Tu incarni il clown classico: quello col naso rosso, che piange fiotti d’acqua, che cade. Il pubblico ama sempre questo personaggio?
Noi lavoriamo ancora per i bambini. Certamente anche loro sono cambiati nel corso del tempo. Negli anni ’60 e ’70 bastava che arrivassimo in una qualsiasi città e ci ritrovavamo un sacco di ragazzini entusiasti che ci aiutavano addirittura a trasportare le nostre cose. Adesso è sempre più difficile riuscire a fare presa. La tecnologia li ha un po’ allontanati – non dico dal circo – ma dalla poesia della vita che scorre. Vivono più chiusi, insieme al loro cellulare o al loro videogame. Ma noi perseveriamo. Il clown appartiene ai bimbi. Guardo sempre quelli seduti nelle prime file, a ridosso della pista. Spesso sono piccoli. Devi cercare di capire quali siano quelli più curiosi e disposti ad interagire o quelli un po’ più timidi. In questo caso cerchi di sorridergli ma di non coinvolgerli eccessivamente per non spaventarli.
Dal 1959 ti esibisci nei maggiori circhi.

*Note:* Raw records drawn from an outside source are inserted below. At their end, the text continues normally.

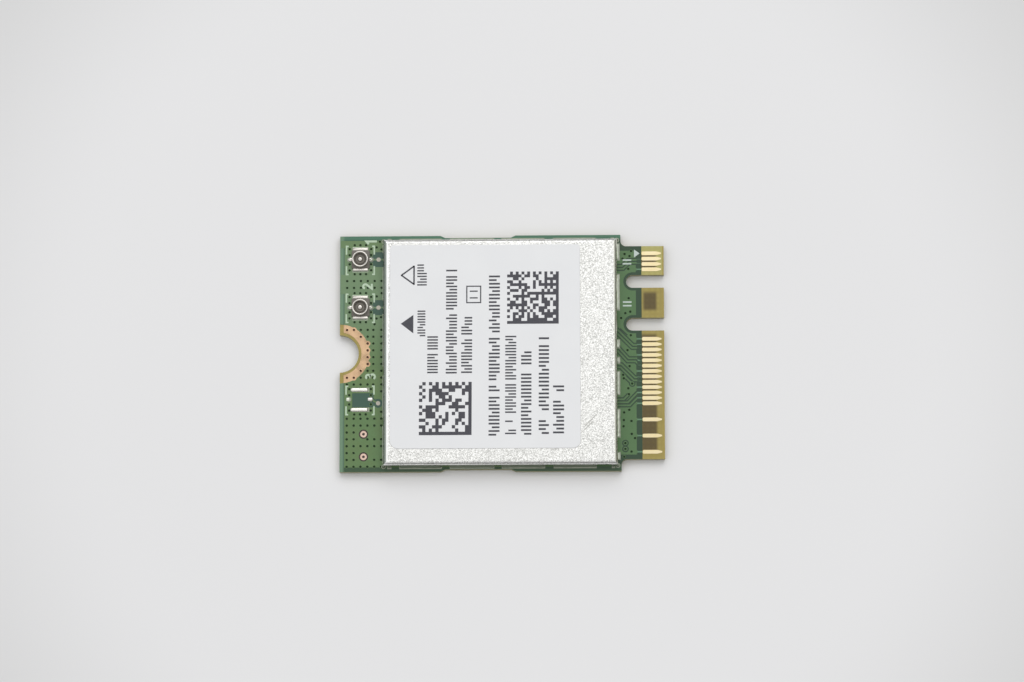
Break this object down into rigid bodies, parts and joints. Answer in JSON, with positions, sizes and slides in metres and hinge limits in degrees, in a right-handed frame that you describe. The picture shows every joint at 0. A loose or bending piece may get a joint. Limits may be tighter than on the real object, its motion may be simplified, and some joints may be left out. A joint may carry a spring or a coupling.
{
  "type": "plug-in wireless network card",
  "caption": "Small plug-in wireless network card: green circuit board with gold edge contacts and key notches, tinned shield can with a label, coaxial antenna sockets and a screw notch.",
  "frame": {"origin": "on the underside plane, below the middle of the board's 22 x 30 mm outline", "axes": "+X towards the card edge with the contacts, +Y across the card towards the first key notch, +Z out of the component side"},
  "size_m": [0.03, 0.022, 0.0022],
  "materials": {
    "laminate": "satin",
    "solder_mask": "semi gloss",
    "bare_copper": "bare",
    "gold_plating": "polished",
    "tinned_copper": "satin",
    "solder": "bright",
    "tinned_sheet": "crystalline tin",
    "label_film": "matte",
    "socket_metal": "plated",
    "socket_moulding": "matte",
    "chip_moulding": "matte",
    "chip_ceramic": "unglazed",
    "crystal_metal": "satin",
    "ferrite": "matte"
  },
  "bodies": {
    "root": {"circuit_board": "laminate", "solder_mask_top": "solder_mask", "solder_mask_bottom": "solder_mask", "mount_pad_top": "bare_copper", "mount_pad_bottom": "bare_copper", "edge_contacts_top": "gold_plating", "edge_contacts_bottom": "gold_plating", "component_lands": "tinned_copper", "test_pads": "bare_copper", "feed_test_points": "solder", "shield_can": "tinned_sheet", "shield_solder": "solder", "shield_label": "label_film", "receptacle_1_shell": "socket_metal", "receptacle_1_insulator": "socket_moulding", "receptacle_1_pin": "socket_metal", "receptacle_2_shell": "socket_metal", "receptacle_2_insulator": "socket_moulding", "receptacle_2_pin": "socket_metal", "receptacle_solder": "solder", "spare_socket_solder": "solder", "radio_chip": "chip_moulding", "radio_chip_leads": "tinned_copper", "crystal_base": "chip_ceramic", "crystal_lid": "crystal_metal", "front_end_module_1": "chip_moulding", "front_end_module_2": "chip_moulding", "band_filters": "chip_ceramic", "power_inductors": "ferrite", "inductor_ends": "tinned_copper", "capacitors": "chip_ceramic", "capacitor_ends": "tinned_copper", "resistors": "ferrite", "resistor_ends": "tinned_copper", "memory_chip": "chip_moulding", "memory_chip_leads": "tinned_copper"}
  },
  "joints": []
}
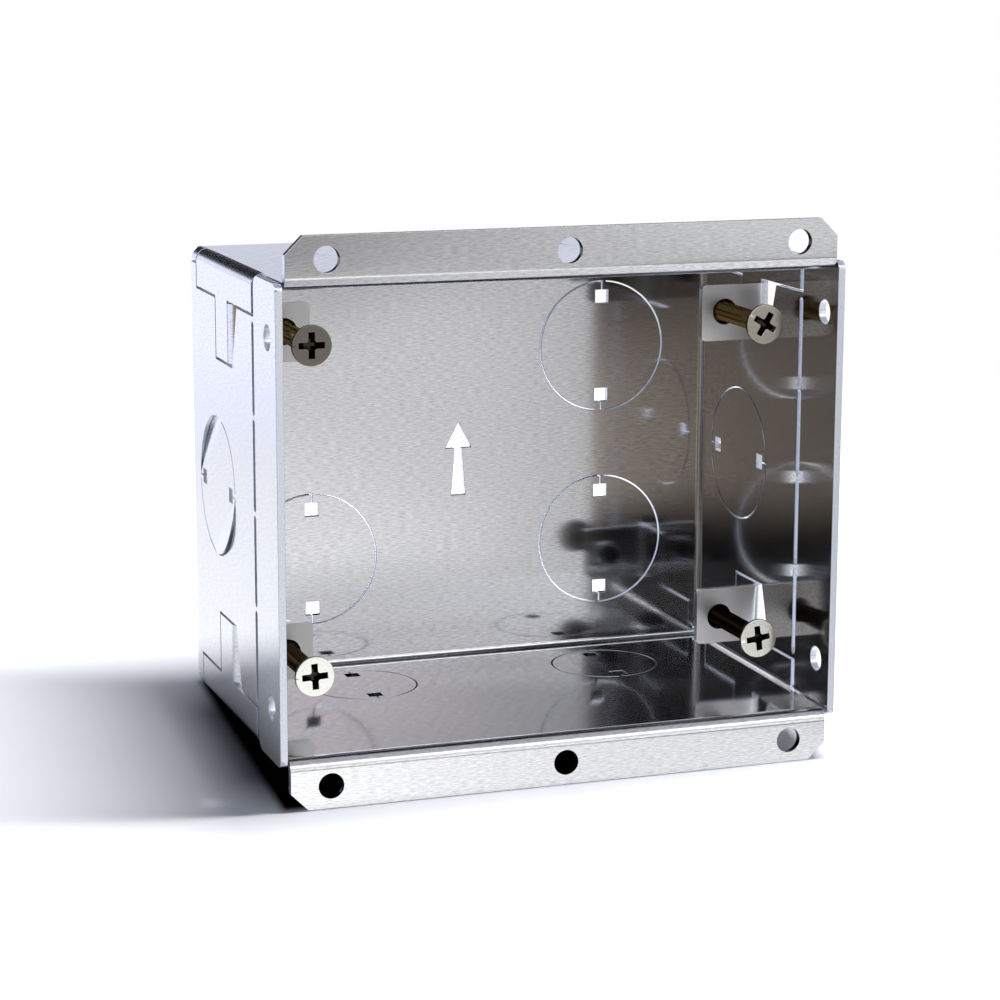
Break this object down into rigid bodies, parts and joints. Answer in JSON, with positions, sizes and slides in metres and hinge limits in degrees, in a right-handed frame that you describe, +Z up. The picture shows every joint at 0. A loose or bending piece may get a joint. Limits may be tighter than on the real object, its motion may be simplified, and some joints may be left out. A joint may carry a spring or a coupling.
{
  "type": "flush mounting box",
  "caption": "Flush mounting box folded from sheet steel, open at the front, with fixing flanges, round knockouts, slotted fold lines and cover screws in drawn tabs.",
  "frame": {"origin": "middle of the four corner holes of the flanges, on the flanges' front face", "axes": "+Z up as the arrow in the back shows, +X to the right seen from the open front, +Y from the opening towards the back"},
  "size_m": [0.1167, 0.068, 0.11],
  "materials": {
    "sheet": "brushed",
    "screw": "nickel plated, satin"
  },
  "bodies": {
    "root": {"box": "sheet", "screw_upper_left": "screw", "screw_lower_left": "screw", "screw_upper_right": "screw", "screw_lower_right": "screw"}
  },
  "joints": []
}
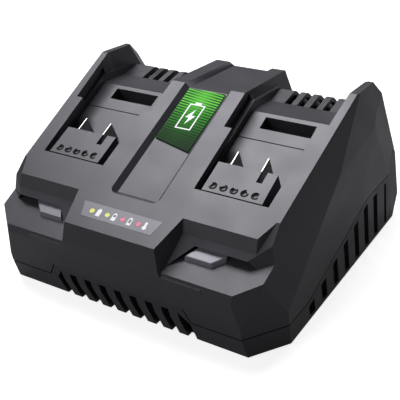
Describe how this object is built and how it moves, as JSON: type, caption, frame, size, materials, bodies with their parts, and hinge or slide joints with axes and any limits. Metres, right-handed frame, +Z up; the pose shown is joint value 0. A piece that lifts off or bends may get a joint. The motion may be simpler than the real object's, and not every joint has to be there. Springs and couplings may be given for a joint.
{
  "type": "power tool battery charger",
  "caption": "Twin bay desktop charger for slide-on power tool battery packs, sloping deck with contact blocks, latch windows and status lights, fan cooled",
  "frame": {"origin": "middle of the case's footprint, on the table under the rubber feet", "axes": "+X to the right seen from the front, +Y to the back, +Z up; the deck faces up and to the front (-Y)"},
  "size_m": [0.1916, 0.2255, 0.118],
  "materials": {
    "upper_shell": "fine moulded texture",
    "lower_shell": "fine moulded texture",
    "bay_panel": "fine moulded texture",
    "contact_metal": "nickel plated, stamped",
    "signal_metal": "gold flashed",
    "lens_plastic": "frosted translucent",
    "legend_film": "satin printed film",
    "green_lens": "clear tinted",
    "red_lens": "clear tinted",
    "badge_print": "printed film",
    "circuit_board": "solder mask",
    "led_body": "moulded",
    "zinc_steel": "zinc plated",
    "ferrite": "sintered",
    "copper_wire": "enamelled winding",
    "capacitor_sleeve": "shrink sleeve",
    "heat_sink_metal": "extruded",
    "package_plastic": "moulded",
    "fuse_ceramic": "glazed",
    "fan_plastic": "moulded",
    "black_rubber": "matte"
  },
  "bodies": {
    "case": {"upper_case": "upper_shell", "lower_case": "lower_shell", "left_bay_floor": "bay_panel", "right_bay_floor": "bay_panel", "left_latch_panel": "bay_panel", "right_latch_panel": "bay_panel", "left_terminal_block": "bay_panel", "right_terminal_block": "bay_panel", "left_power_blades": "contact_metal", "right_power_blades": "contact_metal", "left_signal_pins": "signal_metal", "right_signal_pins": "signal_metal", "left_guide_lens": "lens_plastic", "right_guide_lens": "lens_plastic", "status_legend": "legend_film", "status_lenses_green": "green_lens", "status_lenses_red": "red_lens", "badge_plate": "badge_print", "status_board": "circuit_board", "status_leds": "led_body", "status_screws": "zinc_steel", "main_board": "circuit_board", "board_screws": "zinc_steel", "transformer_core": "ferrite", "transformer_winding": "copper_wire", "bulk_capacitors": "capacitor_sleeve", "filter_choke": "copper_wire", "heat_sink": "heat_sink_metal", "power_transistors": "package_plastic", "fuse": "fuse_ceramic", "fan_frame": "fan_plastic", "cord_inlet_bush": "black_rubber", "rubber_feet": "black_rubber", "case_screws": "zinc_steel"},
    "fan_rotor": {"fan_rotor": "fan_plastic"}
  },
  "joints": [
    {"name": "fan_spin", "type": "hinge", "parent": "case", "child": "fan_rotor", "pos_m": [0, 0.06, 0.0334], "axis": [0, -1, 0], "continuous": true}
  ]
}
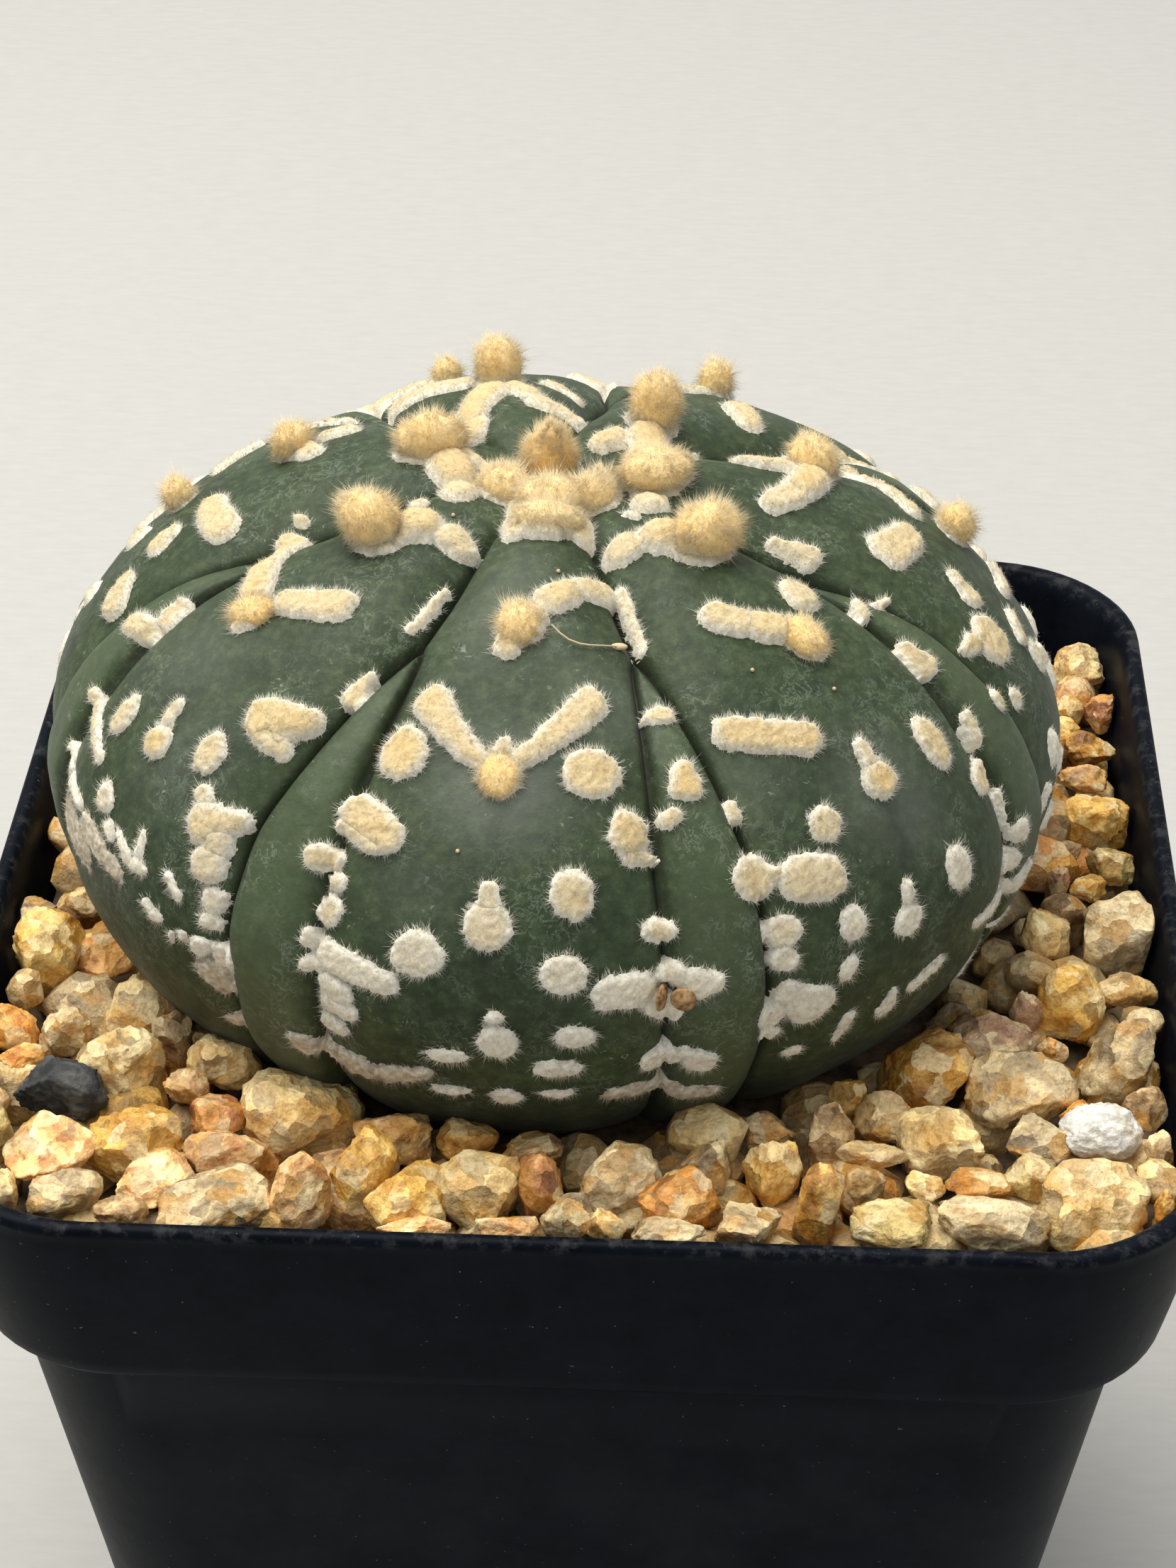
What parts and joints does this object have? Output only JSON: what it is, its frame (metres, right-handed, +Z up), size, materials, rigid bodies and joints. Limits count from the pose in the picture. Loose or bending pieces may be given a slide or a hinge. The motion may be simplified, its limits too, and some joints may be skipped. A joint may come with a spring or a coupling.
{
  "type": "potted star cactus",
  "caption": "Humped star cactus with rows of woolly flecks, growing in gravel-topped soil in a square black plastic nursery pot that stands on its own.",
  "frame": {"origin": "middle of the pot's underside, on the surface that the pot stands on", "axes": "+Z up, -Y towards the pot side that faces the viewer, +X to the viewer's right"},
  "size_m": [0.075, 0.075, 0.0977],
  "materials": {
    "pot_plastic": "black moulded plastic with a soft sheen, a little dusty and scuffed",
    "soil": "dark crumbly potting mix",
    "gravel": "worn quartz in honey, cream, peach and rust, half translucent",
    "cactus_skin": "dark grey-green waxy skin with cream and tan wool",
    "dark_gravel": "rough dark grey stone",
    "white_gravel": "chalky white stone"
  },
  "bodies": {
    "root": {"pot": "pot_plastic", "potting_soil": "soil", "gravel_dressing": "gravel", "cactus": "cactus_skin", "dark_stone": "dark_gravel", "white_stone": "white_gravel"}
  },
  "joints": []
}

Se tua figlia Yasmine, che ora ha poco più di un anno, volesse continuare la tradizione di famiglia, saresti felice?
Non lo so! E’ una vita dura e ora rispetto al passato si è aggiunta anche la crisi economica. In questo lavoro affronti qualsiasi cosa. Non stai mai fermo. Se lo ami è in grado restituirti altrettanto amore… però devi amarlo proprio tanto! A volte penso a mia moglie Najoua che ha abbandonato tutto per seguirmi nel circo – si commuove Vladi e mentre si commuove non smette di sorridere – è una gran donna!
Vladi, la tua carriera è lunga una vita e ancora continua. Ci regali qualche ricordo?
Sarebbero tantissimi! A Parigi nel ’73 eravamo quattro gruppi di clown: la competizione era grande ma fu una soddisfazione immensa. Oppure quando con mio fratello giravamo col nostro spettacolo teatrale: un’ora e mezza senza mai scendere dal palco. Una volta a Torino mi esibivo al circo, ci venne a vedere Bruno Gambarotta. Nessuno sapeva che fosse tra il pubblico e il giorno dopo su “La Stampa” leggemmo un bellissimo articolo che conservo con affetto.
Vorremmo perderci ancora tra i ritagli e le foto che Vladi ci mostra con tenerezza ma lo spettacolo serale chiama. Bisogna ancora una volta indossare il costume, lasciarsi trasportare dall’applauso, fermare il tempo e regalare tutta la poesia, l’emozione e il sorriso che solamente un clown può dare.
E Vladi Rossi è IL clown… per tutta la vita!